The younger Scruggs, a law partner at his father’s former firm, pleaded guilty to failing to report a conspiracy to improperly influence a judge in a dispute with other lawyers over $26.5 million in legal fees, the Associated Press reports.

In a ruling (PDF) Thursday, a three-judge panel from the New Orleans-based 5th U.S. Circuit Court of Appeals said that Scruggs had failed to demonstrate on any ground that he is entitled to relief.

Scruggs, who has already served a 14-month prison sentence for the crime, had argued that his guilty plea should be thrown out because his conduct didn’t constitute a crime in light of the U.S. Supreme Court’s 2010 holding that an anti-fraud law was improperly used to help convict former Enron chief executive Jeffrey Skilling.
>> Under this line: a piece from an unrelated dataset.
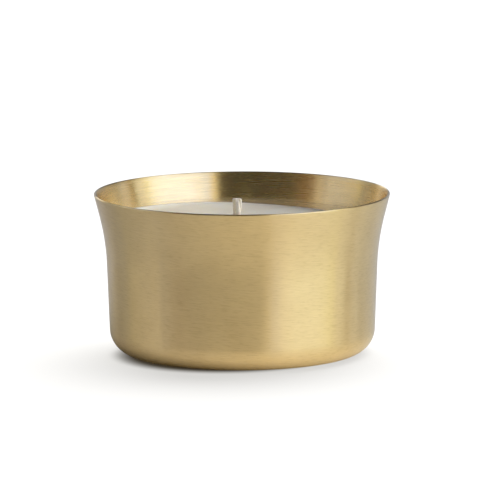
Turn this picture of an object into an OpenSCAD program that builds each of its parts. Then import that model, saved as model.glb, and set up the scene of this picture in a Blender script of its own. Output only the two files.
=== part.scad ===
// Candle tin: a spun brass cup with a flared rim, filled with wax round one plaited cotton wick.
// The wick stands in a stamped sustainer, which a foam sticker holds to the floor of the cup.
// Millimetres, +Z up. The origin is the centre of the ring that the tin stands on.

/* [Tin] */
// Diameter over the rim
rim_d = 80; // [78:0.5:84]
// Height from the table to the rim
tin_h = 43.6; // [42:0.2:50]
// Diameter of the wall's straight part, extended down to the table
wall_d = 71.3; // [69:0.1:73]
// Lean of the straight part of the wall, in degrees
wall_lean = 2.2; // [1:0.2:4]
// Lean of the wall at the rim, in degrees
rim_lean = 14.4; // [12:0.1:18]
// Radius of the flare between the two
flare_r = 63.8; // [50:0.2:66]
// Outer radius between the wall and the base
corner_r = 6.8; // [5:0.2:9]
// Thickness of the brass sheet
sheet_t = 0.6; // [0.4:0.1:1]
// Depth of the hollow pressed into the base
base_hollow = 0.5; // [0.2:0.1:1]

/* [Wax] */
// Depth of the wax surface below the rim
wax_drop = 8.9; // [7:0.1:14]
// Height that the wax climbs up the wall
wall_cling = 0.5; // [0.2:0.1:1]

/* [Wick] */
// Height of the wick above the wax
wick_trim = 7.3; // [5:0.1:12]
// Width of the flat plait
wick_w = 2.6; // [2.2:0.1:3]
// Distance of the wick from the tin's centre, towards -X
wick_offset = 1.3; // [0:0.1:3]
// Turn of the plait between the wax surface and its tip, in degrees clockwise from above
wick_turn = 40; // [0:2:60]

/* [Sustainer and sticker] */
// Diameter of the sustainer's base
sustainer_d = 20; // [16:0.5:24]
// Height of the sustainer's neck above its base
neck_h = 6; // [4:0.5:9]
// Diameter of the foam sticker
sticker_d = 19; // [14:0.5:22]
// Thickness of the foam sticker
sticker_t = 0.8; // [0.5:0.1:1.6]

/* [Hidden] */

arc_steps = 12;

// The corner between wall and base, and the ring that the tin stands on. The base rises inside the ring.
wall_r = wall_d / 2;
corner_c = [wall_r + corner_r * tan(wall_lean) - corner_r / cos(wall_lean), corner_r];
foot_w = 3.8;
foot_ramp = 2;
foot_in_r = corner_c.x - foot_w;
floor_z = base_hollow + sheet_t;

// The rounded lip, and the point on the outside where the straight top of the flare meets it.
lip_r = sheet_t / 2;
lip_c = [rim_d / 2 - lip_r, tin_h - lip_r];
lip_out = lip_c + lip_r * [cos(rim_lean), -sin(rim_lean)];
lip_in = lip_c - lip_r * [cos(rim_lean), -sin(rim_lean)];

// The flare starts where its arc, carried on by a straight part, reaches the lip.
flare_dr = flare_r * (cos(wall_lean) - cos(rim_lean));
flare_dz = flare_r * (sin(rim_lean) - sin(wall_lean));
flare_z = ((lip_out.y - flare_dz) * tan(rim_lean) + flare_dr + wall_r - lip_out.x)
    / (tan(rim_lean) - tan(wall_lean));
flare_c = [wall_r + flare_z * tan(wall_lean), flare_z] + flare_r * [cos(wall_lean), -sin(wall_lean)];

// The wax surface, which meets the wall at wax_r and climbs it over a few times cling_w.
wax_z = tin_h - wax_drop;
cling_w = 0.9;
cling_start = 5 * cling_w;
inner_flare_r = flare_r + sheet_t;
wax_r = flare_c.x - inner_flare_r * cos(asin((wax_z - flare_c.y) / inner_flare_r));
wax_past_wall = wax_r + 1;

// The plait is three round strands, each weaving from side to side and from front to back.
// Every size follows the width, so the strands keep the same small gaps at any width.
strand_r = 0.13 * wick_w;
plait_sway = wick_w / 2 - strand_r;
plait_depth = 0.225 * wick_w;
plait_pitch = 2.1 * wick_w;
plait_gap = 0.05 * wick_w;
strand_sides = 8;
rings_per_pitch = 12;

// The hole that the plait fills, in the wax and in the sustainer's neck.
hole_w = wick_w + 2 * plait_gap;
hole_t = 2 * (plait_depth + strand_r + plait_gap);

// The stack on the floor: the sticker, then the sustainer with a dished base and a crimped neck.
wick_z = floor_z + sticker_t;
wick_tip_z = wax_z + wick_trim;
ring_count = ceil((wick_tip_z - wick_z) / plait_pitch * rings_per_pitch);
sustainer_t = 0.3;
dish_rise = 0.5;
dish_in_r = 5;
dish_out_r = sustainer_d / 2 - 1.5;
dish_under = [[0, dish_rise], [dish_in_r, dish_rise], [dish_out_r, 0], [sustainer_d / 2, 0]];
dish_top = [
    [sustainer_d / 2, sustainer_t], [dish_out_r, sustainer_t],
    [dish_in_r, dish_rise + sustainer_t], [0, dish_rise + sustainer_t]
];
neck_w = hole_w + 2 * sustainer_t;
neck_t = hole_t + 2 * sustainer_t;
crimp_heights = [0.4, 0.7] * neck_h;
crimp_r = 0.8;
crimp_depth = 0.12;

// Points along an arc from angle a0 to angle a1.
function arc(c, r, a0, a1) =
    [for (i = [0:arc_steps]) let (a = a0 + (a1 - a0) * i / arc_steps) c + r * [cos(a), sin(a)]];

function reversed(points) = [for (i = [len(points) - 1:-1:0]) points[i]];

// The wall's outline from the foot to the lip, at a distance inset inside the outer face.
function wall_line(inset) = concat(
    arc(corner_c, corner_r - inset, -90, -wall_lean),
    arc(flare_c, flare_r + inset, 180 - wall_lean, 180 - rim_lean)
);

// The base's outline from the axis to the foot ring, at a height z above its lower face.
function floor_line(z) = [[0, z + base_hollow], [foot_in_r - foot_ramp, z + base_hollow], [foot_in_r, z]];

// Height of the wax surface at radius r.
function wax_height(r) = wax_z + wall_cling * exp((r - wax_r) / cling_w);

// The wax surface's outline from the axis to just inside the sheet.
function wax_line() = [
    for (r = [0, for (i = [0:arc_steps]) wax_r - cling_start * (1 - i / arc_steps), wax_past_wall])
        [r, wax_height(r)]
];

// The outline of a flat bar with round ends, w long and t thick.
function stadium(w, t) = concat(
    arc([(w - t) / 2, 0], t / 2, -90, 90), arc([(t - w) / 2, 0], t / 2, 90, 270)
);

// Turn of the plait at height z: none inside the wax, all of it at the tip.
function turn_at(z) = -wick_turn * max(0, (z - wax_z) / wick_trim);

// Centre of strand k of the plait at height z.
function strand_point(k, z) =
    let (a = 360 * (z - wick_z) / plait_pitch + 120 * k,
         x = plait_sway * sin(a), y = plait_depth * sin(2 * a), turn = turn_at(z))
    [x * cos(turn) - y * sin(turn) - wick_offset, x * sin(turn) + y * cos(turn), z];

// Direction of strand k at height z. Both cut ends are level, so they face straight up and down.
function strand_way(k, z) =
    z <= wick_z || z >= wick_tip_z ? [0, 0, 1]
    : let (step = strand_point(k, z + 0.01) - strand_point(k, z - 0.01)) step / norm(step);

// One ring of a strand round the point c, square to the direction way.
function ring(c, way) =
    let (side = cross([0, 1, 0], way), u = side / norm(side), v = cross(way, u))
    [for (i = [0:strand_sides - 1])
        let (a = 360 * i / strand_sides) c + strand_r * (cos(a) * u + sin(a) * v)];

// A closed tube through rings of equal size.
module tube(rings) {
    sides = len(rings[0]);
    last = (len(rings) - 1) * sides;
    polyhedron(
        points = [for (one = rings) for (p = one) p],
        faces = concat(
            [[for (i = [0:sides - 1]) i]],
            [for (j = [0:len(rings) - 2]) for (i = [0:sides - 1])
                let (a = j * sides, n = (i + 1) % sides)
                each [[a + i, a + sides + i, a + sides + n], [a + i, a + sides + n, a + n]]],
            [[for (i = [sides - 1:-1:0]) last + i]]
        )
    );
}

// Moves its children to the wick's place, at height z.
module at_wick(z) {
    translate([-wick_offset, 0, z]) children();
}

// The space that the plait fills, from its foot up past its tip.
module wick_hole() {
    at_wick(wick_z) linear_extrude(tin_h) polygon(stadium(hole_w, hole_t));
}

// The cup, spun from one disc of sheet: a hollowed base, a round corner, a flared wall and a smooth lip.
module tin_body() {
    color([0.72, 0.6, 0.36])
        rotate_extrude($fn = 180)
            polygon(concat(
                floor_line(0), wall_line(0), arc(lip_c, lip_r, -rim_lean, 180 - rim_lean),
                reversed(wall_line(sheet_t)), reversed(floor_line(sheet_t))
            ));
}

// The wax, cast in the cup round the sticker, the sustainer and the wick.
module wax_fill() {
    color([0.93, 0.92, 0.88])
        difference() {
            rotate_extrude($fn = 180)
                intersection() {
                    polygon(concat(floor_line(sheet_t), wall_line(sheet_t), [lip_in, [0, lip_in.y]]));
                    polygon(concat([[0, 0], [wax_past_wall, 0]], reversed(wax_line())));
                }
            at_wick(floor_z - 1) cylinder(d = sticker_d, h = sticker_t + 1, $fn = 96);
            at_wick(wick_z) {
                rotate_extrude($fn = 96)
                    polygon(concat([[0, 0], [sustainer_d / 2, 0]], dish_top));
                linear_extrude(dish_rise + neck_h) polygon(stadium(neck_w, neck_t));
            }
            wick_hole();
        }
}

// One strand of the plait.
module wick_strand(k) {
    color([0.9, 0.86, 0.77])
        tube([for (i = [0:ring_count])
            let (z = wick_z + (wick_tip_z - wick_z) * i / ring_count)
            ring(strand_point(k, z), strand_way(k, z))]);
}

// The stamped sustainer: a dished disc with a neck, crimped on to the wick at two heights.
module wick_sustainer() {
    color([0.75, 0.76, 0.78])
        difference() {
            at_wick(wick_z)
                difference() {
                    union() {
                        rotate_extrude($fn = 96) polygon(concat(dish_under, dish_top));
                        translate([0, 0, dish_rise])
                            linear_extrude(neck_h) polygon(stadium(neck_w, neck_t));
                    }
                    for (side = [-1, 1], z = crimp_heights)
                        translate([0, side * (neck_t / 2 + crimp_r - crimp_depth), dish_rise + z])
                            rotate([0, 90, 0]) cylinder(r = crimp_r, h = neck_w, center = true, $fn = 32);
                }
            wick_hole();
        }
}

// The double-sided foam disc under the sustainer.
module wick_sticker() {
    color([0.96, 0.96, 0.94])
        at_wick(floor_z) cylinder(d = sticker_d, h = sticker_t, $fn = 96);
}

tin_body();
wax_fill();
wick_strand(0);  // wick_strand_1
wick_strand(1);  // wick_strand_2
wick_strand(2);  // wick_strand_3
wick_sustainer();
wick_sticker();
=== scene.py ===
"""Candle tin: a spun brass cup, its wax and its plaited wick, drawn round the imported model.

Sizes are in millimetres until a mesh is made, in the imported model's frame: +Z up, the tin's axis at x = y = 0
and its foot at z = 0. The camera looks along +Y.
"""
import math

import bpy
import numpy as np
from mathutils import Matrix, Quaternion, Vector


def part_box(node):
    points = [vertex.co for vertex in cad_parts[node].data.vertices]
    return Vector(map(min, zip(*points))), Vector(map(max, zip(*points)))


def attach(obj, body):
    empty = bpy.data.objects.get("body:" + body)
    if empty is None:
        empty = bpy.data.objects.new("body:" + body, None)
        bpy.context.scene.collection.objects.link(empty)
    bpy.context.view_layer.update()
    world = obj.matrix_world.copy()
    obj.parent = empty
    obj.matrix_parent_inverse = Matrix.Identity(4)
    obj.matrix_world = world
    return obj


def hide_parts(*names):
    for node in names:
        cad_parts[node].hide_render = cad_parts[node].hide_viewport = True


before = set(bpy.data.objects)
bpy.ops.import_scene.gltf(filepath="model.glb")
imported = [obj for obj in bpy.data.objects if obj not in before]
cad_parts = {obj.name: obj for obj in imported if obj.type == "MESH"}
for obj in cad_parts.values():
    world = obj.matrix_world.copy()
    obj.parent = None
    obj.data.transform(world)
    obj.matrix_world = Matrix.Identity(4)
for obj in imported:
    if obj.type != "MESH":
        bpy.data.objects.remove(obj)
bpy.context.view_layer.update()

MM = 0.001


def box_mm(node):
    """The lowest and highest corners of a CAD node, in millimetres."""
    low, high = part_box(node)
    return np.array(low) / MM, np.array(high) / MM


# ---------------------------------------------------------------- sizes of the tin

tin_top = box_mm("tin_body")[1]
RIM_R = tin_top[0]
TIN_H = tin_top[2]
WALL_R = 35.65
WALL_LEAN = math.radians(2.2)
RIM_LEAN = math.radians(14.4)
FLARE_R = 63.8
CORNER_R = 6.8
SHEET = 0.6
BASE_HOLLOW = 0.5
FOOT_W = 3.8
FOOT_RAMP = 2.0

LIP_R = SHEET / 2
LIP_C = np.array([RIM_R - LIP_R, TIN_H - LIP_R])
CORNER_C = np.array([WALL_R + CORNER_R * math.tan(WALL_LEAN) - CORNER_R / math.cos(WALL_LEAN), CORNER_R])
FOOT_IN_R = CORNER_C[0] - FOOT_W

# The flare starts where its arc, carried on by a straight part, reaches the lip.
lip_out = LIP_C + LIP_R * np.array([math.cos(RIM_LEAN), -math.sin(RIM_LEAN)])
flare_dr = FLARE_R * (math.cos(WALL_LEAN) - math.cos(RIM_LEAN))
flare_dz = FLARE_R * (math.sin(RIM_LEAN) - math.sin(WALL_LEAN))
FLARE_Z = (
    (lip_out[1] - flare_dz) * math.tan(RIM_LEAN) + flare_dr + WALL_R - lip_out[0]
) / (math.tan(RIM_LEAN) - math.tan(WALL_LEAN))
FLARE_C = np.array([WALL_R + FLARE_Z * math.tan(WALL_LEAN), FLARE_Z]) + FLARE_R * np.array(
    [math.cos(WALL_LEAN), -math.sin(WALL_LEAN)]
)

# ---------------------------------------------------------------- sizes of the wax

WAX_Z = TIN_H - 8.9
WAX_TILT = -0.02
# The meniscus at the wall: its mean height, how far that swings round the tin, where it is highest, and
# its width. The wax reaches a hair into the sheet, so that no gap shows.
WALL_CLIMB, CLIMB_SWING, CLIMB_SIDE, WALL_CLIMB_W = 0.28, 0.5, math.radians(160), 1.1
BURY = 0.03
# The meniscus at the wick, and the wide shallow dip round it.
WICK_CLIMB, WICK_CLIMB_W = 0.55, 0.55
WICK_DIP, WICK_DIP_W = 0.18, 6
# The hole that the cotton fills, up to the meniscus, and the radius where the wax's underside turns down to
# the sticker.
HOLE_W, HOLE_T, HOLE_TOP = 2.1, 1.3, WAX_Z - 0.5
WAX_FLOOR_R = 12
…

But Assistant U.S. Attorney John Alexander argued that the evidence showed Scruggs knew about the plot to bribe a Mississippi state judge in connection with a Hurricane Katrina-related lawsuit his firm was involved in.

Scruggs’ father, Dickie, who helped secure a multibillion-dollar settlement with the tobacco industry in the 1990s, is serving a seven-year prison sentence for his role in the bribery plot and for a separate scheme to bribe another Mississippi state judge.